Overall turnout was reportedly lower than in 1994, when 90 percent of those eligible cast ballots, and 1999, when 71 percent did. But throughout the nation there were long lines at polling stations.

Polling by The Washington Post and other news organizations put unemployment, crime and HIV/AIDS at the top of voter concerns. Those interviewed in Diepkloof mentioned joblessness far more often than the other issues.

The ANC economic plan relies largely on investment in public works projects to provide construction and related jobs, although opponents and economists have noted that most of those jobs would be temporary.

Opposition parties have suggested targeted tax cuts and deregulation. Economists have urged the government to ease credit. And export-oriented business executives have begged the government to allow the rand to weaken, arguing that a strong currency is hurting their competitiveness worldwide.

Ordinary South Africans, meanwhile, expressed uncertainty about whether anything would work. "It's no more politics any more," said Morena Sebolelo, 25, who is unemployed, as he walked the streets of Diepkloof. "It's poli-tricks."

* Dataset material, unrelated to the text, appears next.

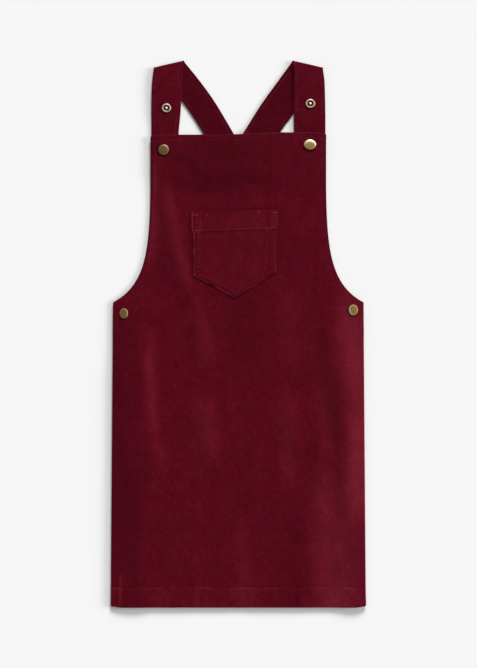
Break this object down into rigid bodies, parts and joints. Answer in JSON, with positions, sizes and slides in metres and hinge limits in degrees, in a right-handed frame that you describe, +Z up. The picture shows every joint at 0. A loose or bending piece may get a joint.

He said he would not vote.

Among those who did vote, many expressed a willingness to give the ANC more time to bring change. The loyalty to the ANC runs strongest among voters belonging to the generations that recall the harshest years of apartheid and the bloodiest years of the struggle to overcome it.

Thoko Mahlinza, 68, was a florist at a grocery store chain. Her husband also had steady work. They now have pensions to live on, but they also have three of their six adult children -- including Linda and Regina, not to mention Regina's two children -- living in their house.

"I want the ANC to make things better. I still believe in them," she said. "We must still give them time. Ten years is not that long."

But out of earshot of her daughters, Thoko Mahlinza added, "They must move out."